** START SUPPLIED DATA **

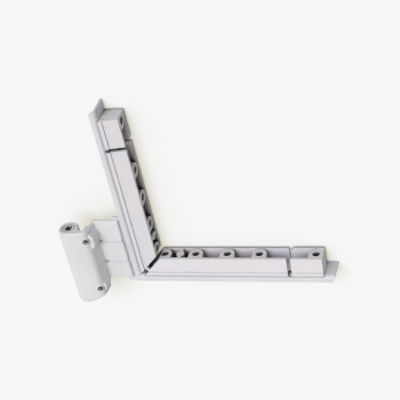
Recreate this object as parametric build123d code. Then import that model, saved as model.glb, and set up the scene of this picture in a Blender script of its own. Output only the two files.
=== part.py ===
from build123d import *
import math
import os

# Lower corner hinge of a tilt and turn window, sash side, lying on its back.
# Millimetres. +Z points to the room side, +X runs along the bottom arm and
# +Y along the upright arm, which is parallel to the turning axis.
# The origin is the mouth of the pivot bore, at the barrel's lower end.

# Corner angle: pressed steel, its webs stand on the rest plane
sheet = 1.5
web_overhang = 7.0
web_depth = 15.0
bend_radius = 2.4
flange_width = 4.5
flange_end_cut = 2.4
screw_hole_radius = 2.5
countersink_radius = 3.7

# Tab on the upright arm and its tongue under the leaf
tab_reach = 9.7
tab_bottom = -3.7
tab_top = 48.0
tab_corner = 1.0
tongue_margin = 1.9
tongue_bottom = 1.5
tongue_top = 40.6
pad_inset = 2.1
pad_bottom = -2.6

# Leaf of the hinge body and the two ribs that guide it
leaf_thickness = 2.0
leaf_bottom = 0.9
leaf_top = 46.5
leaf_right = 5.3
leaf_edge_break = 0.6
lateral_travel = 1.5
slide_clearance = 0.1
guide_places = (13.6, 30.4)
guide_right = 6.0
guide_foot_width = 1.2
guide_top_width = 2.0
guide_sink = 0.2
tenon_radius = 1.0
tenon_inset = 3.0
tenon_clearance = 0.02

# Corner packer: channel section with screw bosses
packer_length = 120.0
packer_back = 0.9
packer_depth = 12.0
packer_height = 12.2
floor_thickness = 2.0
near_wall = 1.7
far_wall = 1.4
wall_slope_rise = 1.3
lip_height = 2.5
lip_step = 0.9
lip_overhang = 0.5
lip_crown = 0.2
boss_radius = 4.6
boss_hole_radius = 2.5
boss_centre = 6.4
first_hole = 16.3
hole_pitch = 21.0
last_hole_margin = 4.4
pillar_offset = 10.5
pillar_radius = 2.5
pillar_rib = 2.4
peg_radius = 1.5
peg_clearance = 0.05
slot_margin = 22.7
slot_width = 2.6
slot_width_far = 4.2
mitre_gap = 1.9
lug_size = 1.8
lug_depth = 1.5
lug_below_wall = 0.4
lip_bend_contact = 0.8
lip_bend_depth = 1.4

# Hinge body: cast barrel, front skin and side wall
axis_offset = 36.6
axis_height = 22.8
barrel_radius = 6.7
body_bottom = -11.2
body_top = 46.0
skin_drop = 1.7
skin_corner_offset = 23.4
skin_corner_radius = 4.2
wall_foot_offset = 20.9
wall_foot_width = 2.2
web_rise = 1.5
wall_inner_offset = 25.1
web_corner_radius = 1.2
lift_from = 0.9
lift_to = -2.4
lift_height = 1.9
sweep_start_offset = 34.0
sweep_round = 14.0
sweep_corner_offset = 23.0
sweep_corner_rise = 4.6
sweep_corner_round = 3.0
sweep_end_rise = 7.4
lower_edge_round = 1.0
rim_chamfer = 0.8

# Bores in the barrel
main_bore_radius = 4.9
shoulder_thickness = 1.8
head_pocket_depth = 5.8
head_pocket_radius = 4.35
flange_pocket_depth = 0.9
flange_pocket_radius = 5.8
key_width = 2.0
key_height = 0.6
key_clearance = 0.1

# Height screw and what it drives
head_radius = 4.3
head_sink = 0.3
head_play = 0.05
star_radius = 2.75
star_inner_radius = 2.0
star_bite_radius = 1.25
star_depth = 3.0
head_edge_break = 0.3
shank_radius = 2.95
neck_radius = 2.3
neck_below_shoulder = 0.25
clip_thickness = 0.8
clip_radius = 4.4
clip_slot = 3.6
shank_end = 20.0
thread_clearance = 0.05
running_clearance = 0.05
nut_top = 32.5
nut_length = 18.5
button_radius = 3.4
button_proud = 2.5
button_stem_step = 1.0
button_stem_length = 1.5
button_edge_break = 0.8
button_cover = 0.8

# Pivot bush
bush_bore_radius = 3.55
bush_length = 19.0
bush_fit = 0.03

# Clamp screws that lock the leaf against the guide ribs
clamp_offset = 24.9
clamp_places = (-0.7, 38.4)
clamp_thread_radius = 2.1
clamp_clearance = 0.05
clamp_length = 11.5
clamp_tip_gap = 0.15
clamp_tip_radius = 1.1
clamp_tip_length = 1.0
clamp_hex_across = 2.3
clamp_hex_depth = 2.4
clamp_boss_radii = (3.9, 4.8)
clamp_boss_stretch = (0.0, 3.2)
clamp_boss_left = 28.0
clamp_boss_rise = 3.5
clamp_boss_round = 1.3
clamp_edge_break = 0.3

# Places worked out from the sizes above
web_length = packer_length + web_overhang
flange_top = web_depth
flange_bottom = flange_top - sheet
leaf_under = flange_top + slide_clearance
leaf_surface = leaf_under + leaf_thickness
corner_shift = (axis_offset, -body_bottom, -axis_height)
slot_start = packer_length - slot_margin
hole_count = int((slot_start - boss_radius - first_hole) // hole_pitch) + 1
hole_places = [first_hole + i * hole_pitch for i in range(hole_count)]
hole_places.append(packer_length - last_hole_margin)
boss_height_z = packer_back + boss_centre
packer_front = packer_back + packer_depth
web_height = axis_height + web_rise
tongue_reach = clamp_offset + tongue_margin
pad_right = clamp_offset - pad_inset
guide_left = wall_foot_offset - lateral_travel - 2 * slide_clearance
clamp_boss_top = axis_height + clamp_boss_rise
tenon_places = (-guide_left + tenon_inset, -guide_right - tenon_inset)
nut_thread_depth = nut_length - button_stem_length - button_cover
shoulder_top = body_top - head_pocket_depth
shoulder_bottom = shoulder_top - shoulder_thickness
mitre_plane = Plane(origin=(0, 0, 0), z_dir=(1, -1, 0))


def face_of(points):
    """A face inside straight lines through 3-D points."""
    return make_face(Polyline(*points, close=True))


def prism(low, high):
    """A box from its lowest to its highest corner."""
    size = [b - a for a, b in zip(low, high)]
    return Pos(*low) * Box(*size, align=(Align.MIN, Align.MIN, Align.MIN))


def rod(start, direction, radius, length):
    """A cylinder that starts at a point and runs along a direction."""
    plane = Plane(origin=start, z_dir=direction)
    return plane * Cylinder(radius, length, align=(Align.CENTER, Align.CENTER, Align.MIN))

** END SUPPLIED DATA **

Return the listing above in its exact form.

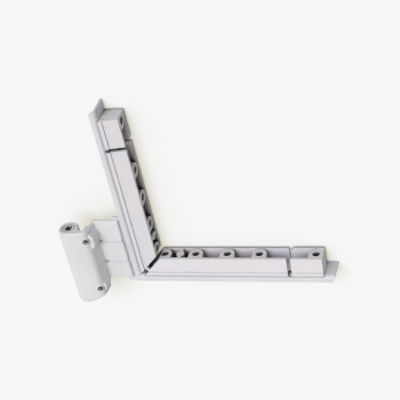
Recreate this object as parametric build123d code. Then import that model, saved as model.glb, and set up the scene of this picture in a Blender script of its own. Output only the two files.
=== part.py ===
from build123d import *
import math
import os

# Lower corner hinge of a tilt and turn window, sash side, lying on its back.
# Millimetres. +Z points to the room side, +X runs along the bottom arm and
# +Y along the upright arm, which is parallel to the turning axis.
# The origin is the mouth of the pivot bore, at the barrel's lower end.

# Corner angle: pressed steel, its webs stand on the rest plane
sheet = 1.5
web_overhang = 7.0
web_depth = 15.0
bend_radius = 2.4
flange_width = 4.5
flange_end_cut = 2.4
screw_hole_radius = 2.5
countersink_radius = 3.7

# Tab on the upright arm and its tongue under the leaf
tab_reach = 9.7
tab_bottom = -3.7
tab_top = 48.0
tab_corner = 1.0
tongue_margin = 1.9
tongue_bottom = 1.5
tongue_top = 40.6
pad_inset = 2.1
pad_bottom = -2.6

# Leaf of the hinge body and the two ribs that guide it
leaf_thickness = 2.0
leaf_bottom = 0.9
leaf_top = 46.5
leaf_right = 5.3
leaf_edge_break = 0.6
lateral_travel = 1.5
slide_clearance = 0.1
guide_places = (13.6, 30.4)
guide_right = 6.0
guide_foot_width = 1.2
guide_top_width = 2.0
guide_sink = 0.2
tenon_radius = 1.0
tenon_inset = 3.0
tenon_clearance = 0.02

# Corner packer: channel section with screw bosses
packer_length = 120.0
packer_back = 0.9
packer_depth = 12.0
packer_height = 12.2
floor_thickness = 2.0
near_wall = 1.7
far_wall = 1.4
wall_slope_rise = 1.3
lip_height = 2.5
lip_step = 0.9
lip_overhang = 0.5
lip_crown = 0.2
boss_radius = 4.6
boss_hole_radius = 2.5
boss_centre = 6.4
first_hole = 16.3
hole_pitch = 21.0
last_hole_margin = 4.4
pillar_offset = 10.5
pillar_radius = 2.5
pillar_rib = 2.4
peg_radius = 1.5
peg_clearance = 0.05
slot_margin = 22.7
slot_width = 2.6
slot_width_far = 4.2
mitre_gap = 1.9
lug_size = 1.8
lug_depth = 1.5
lug_below_wall = 0.4
lip_bend_contact = 0.8
lip_bend_depth = 1.4

# Hinge body: cast barrel, front skin and side wall
axis_offset = 36.6
axis_height = 22.8
barrel_radius = 6.7
body_bottom = -11.2
body_top = 46.0
skin_drop = 1.7
skin_corner_offset = 23.4
skin_corner_radius = 4.2
wall_foot_offset = 20.9
wall_foot_width = 2.2
web_rise = 1.5
wall_inner_offset = 25.1
web_corner_radius = 1.2
lift_from = 0.9
lift_to = -2.4
lift_height = 1.9
sweep_start_offset = 34.0
sweep_round = 14.0
sweep_corner_offset = 23.0
sweep_corner_rise = 4.6
sweep_corner_round = 3.0
sweep_end_rise = 7.4
lower_edge_round = 1.0
rim_chamfer = 0.8

# Bores in the barrel
main_bore_radius = 4.9
shoulder_thickness = 1.8
head_pocket_depth = 5.8
head_pocket_radius = 4.35
flange_pocket_depth = 0.9
flange_pocket_radius = 5.8
key_width = 2.0
key_height = 0.6
key_clearance = 0.1

# Height screw and what it drives
head_radius = 4.3
head_sink = 0.3
head_play = 0.05
star_radius = 2.75
star_inner_radius = 2.0
star_bite_radius = 1.25
star_depth = 3.0
head_edge_break = 0.3
shank_radius = 2.95
neck_radius = 2.3
neck_below_shoulder = 0.25
clip_thickness = 0.8
clip_radius = 4.4
clip_slot = 3.6
shank_end = 20.0
thread_clearance = 0.05
running_clearance = 0.05
nut_top = 32.5
nut_length = 18.5
button_radius = 3.4
button_proud = 2.5
button_stem_step = 1.0
button_stem_length = 1.5
button_edge_break = 0.8
button_cover = 0.8

# Pivot bush
bush_bore_radius = 3.55
bush_length = 19.0
bush_fit = 0.03

# Clamp screws that lock the leaf against the guide ribs
clamp_offset = 24.9
clamp_places = (-0.7, 38.4)
clamp_thread_radius = 2.1
clamp_clearance = 0.05
clamp_length = 11.5
clamp_tip_gap = 0.15
clamp_tip_radius = 1.1
clamp_tip_length = 1.0
clamp_hex_across = 2.3
clamp_hex_depth = 2.4
clamp_boss_radii = (3.9, 4.8)
clamp_boss_stretch = (0.0, 3.2)
clamp_boss_left = 28.0
clamp_boss_rise = 3.5
clamp_boss_round = 1.3
clamp_edge_break = 0.3

# Places worked out from the sizes above
web_length = packer_length + web_overhang
flange_top = web_depth
flange_bottom = flange_top - sheet
leaf_under = flange_top + slide_clearance
leaf_surface = leaf_under + leaf_thickness
corner_shift = (axis_offset, -body_bottom, -axis_height)
slot_start = packer_length - slot_margin
hole_count = int((slot_start - boss_radius - first_hole) // hole_pitch) + 1
hole_places = [first_hole + i * hole_pitch for i in range(hole_count)]
hole_places.append(packer_length - last_hole_margin)
boss_height_z = packer_back + boss_centre
packer_front = packer_back + packer_depth
web_height = axis_height + web_rise
tongue_reach = clamp_offset + tongue_margin
pad_right = clamp_offset - pad_inset
guide_left = wall_foot_offset - lateral_travel - 2 * slide_clearance
clamp_boss_top = axis_height + clamp_boss_rise
tenon_places = (-guide_left + tenon_inset, -guide_right - tenon_inset)
nut_thread_depth = nut_length - button_stem_length - button_cover
shoulder_top = body_top - head_pocket_depth
shoulder_bottom = shoulder_top - shoulder_thickness
mitre_plane = Plane(origin=(0, 0, 0), z_dir=(1, -1, 0))


def face_of(points):
    """A face inside straight lines through 3-D points."""
    return make_face(Polyline(*points, close=True))


def prism(low, high):
    """A box from its lowest to its highest corner."""
    size = [b - a for a, b in zip(low, high)]
    return Pos(*low) * Box(*size, align=(Align.MIN, Align.MIN, Align.MIN))


def rod(start, direction, radius, length):
    """A cylinder that starts at a point and runs along a direction."""
    plane = Plane(origin=start, z_dir=direction)
    return plane * Cylinder(radius, length, align=(Align.CENTER, Align.CENTER, Align.MIN))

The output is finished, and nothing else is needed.